Data engineer career path & salary
The career path of a data engineer can vary, depending on the person’s prior experience in engineering, as well as on the organization they work in and the roles they offer. However, generally, as a new data engineer, you might begin work as an intern for data engineering, a regular software engineer, or even a data analyst. Then, once you become an entry-level data engineer, you can progress to senior-level, lead data engineer for your sector, all the way to executive roles such as the head of data engineer or chief data officer.
On average, data engineers earn $127,506 per year in the United States. The highest-paying cities for data engineers are:
- San Francisco, CA: $164,945 per year
- Los Angeles, CA: $147,911 per year
- New York, NY: $146,717 per year
- Plano, TX: $138,201 per year
- Austin, TX: $138,041 per year
Data engineer skills
Data engineers are required to have a strong understanding of software engineering and the basics of distributed systems. They must be knowledgeable in algorithms and data structures, as well as be able to work with a few programming languages (Python, Java, and Scala) that are used for statistical modeling and analysis, building data pipelines, and data warehousing solutions.
Some of the programs that data engineers should be familiar with are:
- Apache Hadoop and Apache Spark
- C++
- Amazon Redshift
- Azure
- HDFS
- Amazon s3
Other skills that hiring managers value in data engineers include:
- Communication skills
- Collaboration skills
- Presentation skills
What Is a Data Scientist?
A data scientist is a professional who designs various data modeling processes and creates algorithms and predictive models in order to perform custom analyses of the data prepared by the data engineers. The focus of data scientists is to find patterns, detect anomalies, and apply the knowledge extracted from data to solve problems in various domains.
What does a data scientist do?
Throughout their working day, data scientists perform a number of duties regarding analyzing data, creating statistics, and using programming to mine large sets of data.

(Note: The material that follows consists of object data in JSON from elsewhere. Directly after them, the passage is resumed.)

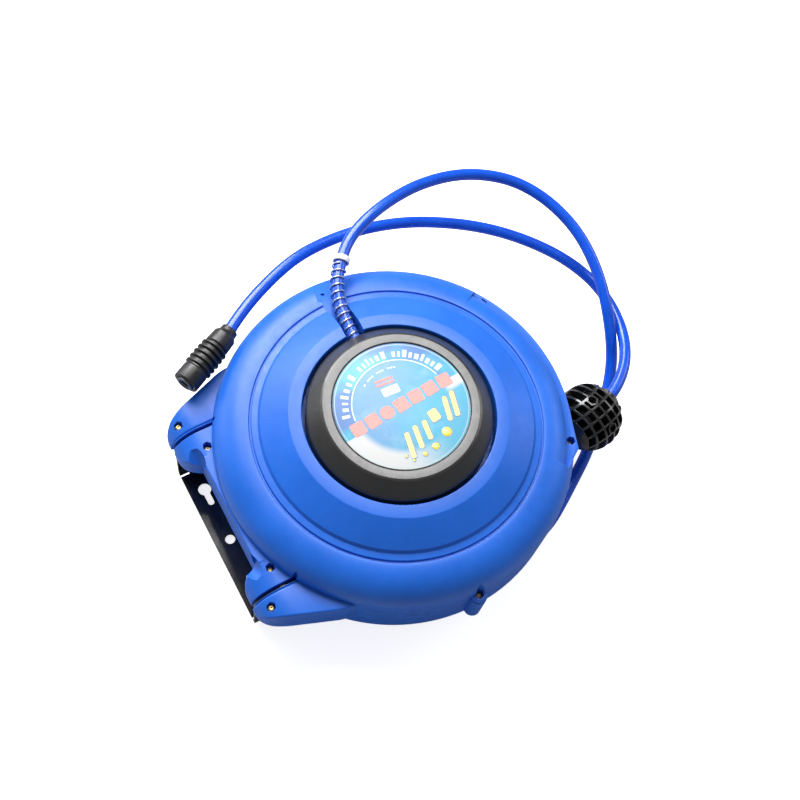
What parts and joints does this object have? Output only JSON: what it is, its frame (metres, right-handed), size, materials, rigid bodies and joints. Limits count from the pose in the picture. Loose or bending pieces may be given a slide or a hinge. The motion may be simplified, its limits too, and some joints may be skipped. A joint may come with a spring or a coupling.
{
  "type": "retractable hose reel",
  "caption": "Round spring-rewind air hose reel with a swivelling wall bracket, spring-guarded inlet hose, guided hose outlet, ball stopper and quick coupler.",
  "frame": {"origin": "drum axis at the plane the rear cover rests on", "axes": "+Z along the drum axis, out of the front cover and hub cap; -X towards the swivel wall bracket; Y parallel to the bracket's swivel pins"},
  "size_m": [0.4886, 0.4048, 0.153],
  "materials": {
    "casing_blue": "satin moulded plastic",
    "hub_black": "satin moulded plastic",
    "label_print": "printed film under clear gloss",
    "steel": "turned and zinc plated",
    "spring_steel": "blued spring steel",
    "nylon": "natural nylon",
    "brass": "machined brass",
    "seal_rubber": "matt rubber",
    "hose_blue": "glossy translucent polyurethane",
    "guard_wire": "bright spring wire",
    "guard_collar": "white plastic",
    "zinc_screw": "yellow zinc plated",
    "moulded_black": "moulded plastic",
    "ball_black": "satin moulded plastic",
    "bracket_paint": "gloss black powder coat",
    "sleeve_rubber": "satin rubber"
  },
  "bodies": {
    "case": {"rear_cover": "casing_blue", "front_cover": "casing_blue", "hub_cap": "hub_black", "hub_label": "label_print", "main_shaft": "steel", "front_bush": "nylon", "swivel_housing": "brass", "inlet_hose": "hose_blue", "guard_wire": "guard_wire", "guard_collar": "guard_collar", "inlet_ferrule": "steel", "inlet_plug": "brass", "pivot_pin_upper": "steel", "pivot_pin_lower": "steel", "lug_screw_outer_a": "zinc_screw", "lug_screw_outer_b": "zinc_screw", "lug_screw_inner_a": "zinc_screw", "lug_screw_inner_b": "zinc_screw", "outlet_screw": "zinc_screw", "foot_screw": "zinc_screw", "shaft_screw_1": "steel", "shaft_screw_2": "steel", "shaft_screw_3": "steel", "housing_screw_1": "steel", "housing_screw_2": "steel", "housing_screw_3": "steel", "outlet_guide": "moulded_black", "roller_pin_a": "steel", "roller_pin_b": "steel", "pawl_pin": "steel", "pawl_spring": "spring_steel", "coupler_body": "steel"},
    "bracket": {"wall_bracket": "bracket_paint"},
    "drum": {"drum_core": "moulded_black", "drum_front_flange": "moulded_black", "drum_screw_1": "steel", "drum_screw_2": "steel", "drum_screw_3": "steel", "spindle_screw_1": "steel", "spindle_screw_2": "steel", "spindle_screw_3": "steel", "swivel_spindle": "brass", "swivel_seal_1": "seal_rubber", "swivel_seal_2": "seal_rubber", "drum_elbow": "brass", "wound_hose": "hose_blue", "rear_bush": "nylon", "spring_cover": "steel", "ratchet_ring": "steel", "mainspring": "spring_steel"},
    "work_hose": {"work_hose_run": "hose_blue", "ball_half_front": "ball_black", "ball_half_rear": "ball_black", "ball_screw_1": "steel", "ball_screw_2": "steel", "work_hose_loop": "hose_blue"},
    "roller_a": {"guide_roller_a": "nylon"},
    "roller_b": {"guide_roller_b": "nylon"},
    "pawl_lever": {"pawl": "steel"},
    "release_sleeve": {"coupler_sleeve": "sleeve_rubber"}
  },
  "joints": [
    {"name": "bracket_swivel", "type": "hinge", "parent": "case", "child": "bracket", "pos_m": [-0.165, 0, 0.064], "axis": [0, 1, 0], "range_deg": [0, 135]},
    {"name": "hose_pull", "type": "slide", "parent": "case", "child": "work_hose", "axis": [0.9659, 0.2588, 0], "range_m": [0, 0.08702], "stiffness_N_per_m": 30, "deforming": ["work_hose_loop"]},
    {"name": "drum_spin", "type": "hinge", "parent": "case", "child": "drum", "pos_m": [0, 0, 0.06], "axis": [0, 0, 1], "range_deg": [0, 45.1]},
    {"name": "roller_a_spin", "type": "hinge", "parent": "case", "child": "roller_a", "pos_m": [0.11794, -0.06923, 0.064], "axis": [0, 0, 1], "continuous": true},
    {"name": "roller_b_spin", "type": "hinge", "parent": "case", "child": "roller_b", "pos_m": [0.12487, -0.09512, 0.064], "axis": [0, 0, 1], "continuous": true},
    {"name": "pawl_engage", "type": "hinge", "parent": "case", "child": "pawl_lever", "pos_m": [-0.05551, -0.08076, 0.02], "axis": [0, 0, 1], "range_deg": [-6, 0]},
    {"name": "sleeve_release", "type": "slide", "parent": "case", "child": "release_sleeve", "axis": [0.8841, 0.4673, 0], "range_m": [0, 0.004], "stiffness_N_per_m": 400}
  ],
  "couplings": [
    {"joint": "drum_spin", "follows": "hose_pull", "rad_per_m": 9.0253},
    {"joint": "roller_a_spin", "follows": "hose_pull", "rad_per_m": 142.86},
    {"joint": "roller_b_spin", "follows": "hose_pull", "rad_per_m": -142.86}
  ]
}
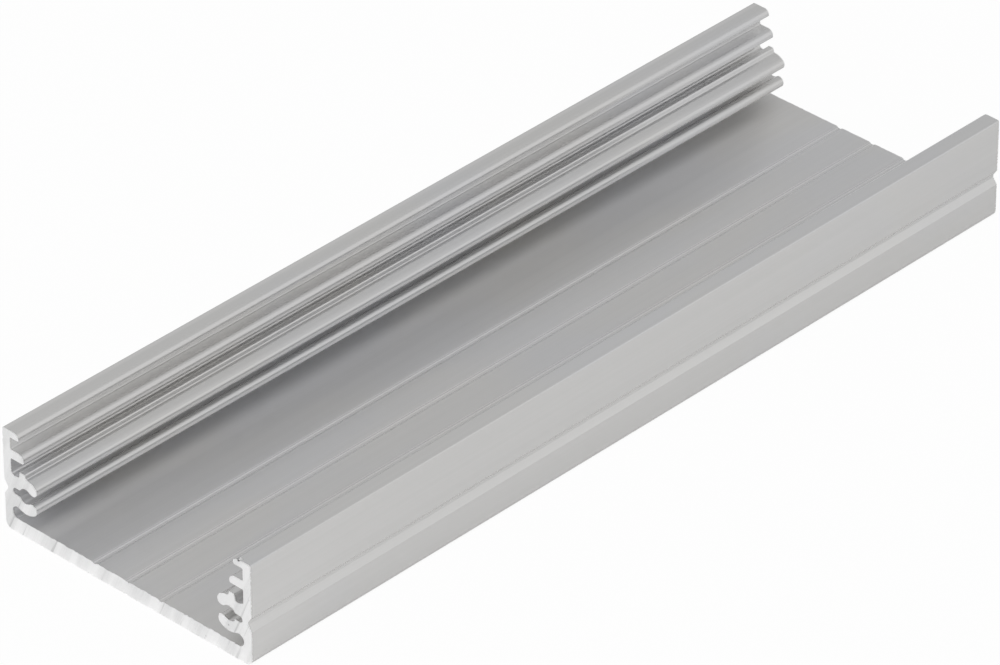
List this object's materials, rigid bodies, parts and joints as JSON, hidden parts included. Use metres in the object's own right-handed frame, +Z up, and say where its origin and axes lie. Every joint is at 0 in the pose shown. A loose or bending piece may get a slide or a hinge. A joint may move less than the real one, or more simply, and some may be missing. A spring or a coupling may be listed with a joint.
{
  "type": "aluminium led profile",
  "caption": "Wide low aluminium channel for a light strip, with cover slots, open screw ports along both walls and fine lines along its floor.",
  "frame": {"origin": "under the middle of the floor: centre of the length and width, on the underside", "axes": "+Y along the length, +X across the width, +Z up out of the open side of the channel"},
  "size_m": [0.05, 0.16, 0.0173],
  "materials": {
    "mill_finish": "extruded mill finish with fine lines along the length, and ends left as sawn"
  },
  "bodies": {
    "root": {"channel_profile": "mill_finish"}
  },
  "joints": []
}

Data scientists conduct high-level research so they can identify patterns and current trends. Their job is to use the knowledge gathered by the research to offer the greatest marketing and business opportunities to the company. They work closely with data engineers, analysts, and architects to build and support various databases, analyze the data, and communicate business insights.
Data scientist career path & salary
The general career path of a data scientist begins with earning a bachelor’s and/or master’s degree in computer science or a related field. Then you could get an entry-level job, such as a data analyst or junior data scientist. Then you can progress and get promoted to a senior-level data scientist, the head of your department, and other executive roles.
The average salary for a data scientist in the USA is $119,696 per year. The highest-paying cities are:
- San Francisco, CA: $156,441 per year
- Santa Clara, CA: $156,284 per year
- New York, NY: $140,106 per year
- Austin, TX: $131,078 per year
- San Diego, CA: $124,679 per year
Data scientists skills
Data scientists must be knowledgeable in mathematics and statistics, as well as have an understanding of Python and R programming. These programs are used for data mining, manipulation, calculation, graphical display, and running embedded systems. Data scientists should be able to perform statistical analysis and extract information that helps companies make better decisions regarding their marketing strategies and help deliver better products and services. They need to be proficient in using statistical modeling software, such as SQL databases and the Hadoop platform. Other skills that employers value include:
- Communication skills
- Critical thinking skills
- Collaboration skills
Data Engineer vs. Data Scientist
The matter of data engineer vs. data scientist has been an ongoing debate whenever the field of data science is discussed. To understand the difference between these two roles, we must first establish data science versus data engineering.
Data science vs. data engineering is like theory vs. practice. To illustrate, let’s say that a company keeps getting their products returned from the customers. In order to solve this problem, they turn to the data that is gathered by data engineers continuously. They must analyze which items were bought and returned, the locations from which they were distributed and then returned, the time of day of the purchase, the price, and so on. There are two parts to solving this problem, one dealt by data science and the other by data engineering.
- Data scientists are responsible for designing the models that guide them towards the solution.
- Data engineers then implement that design and ensure that it functions well.
Although there is some overlap between these two positions regarding the programs they use, The key is to understand that data scientists and data engineers work differently with data. To put it simply, data scientists are the ones who design data models, whereas engineers develop and construct the systems used to manage and transform the raw data into usable formats.
Both careers require formal education and a specific set of skills to fulfill the daily responsibilities that data scientists and engineers have. With the right training, you can even transition from one job to the other.
Now that we have explored both these careers in more detail, if you do decide to pursue one of them, take into consideration the necessary skills, your personal interests, and the desired salary. Both are great career choices, and with a combination of the right skill set and experience, you will have guaranteed success in whichever one you choose.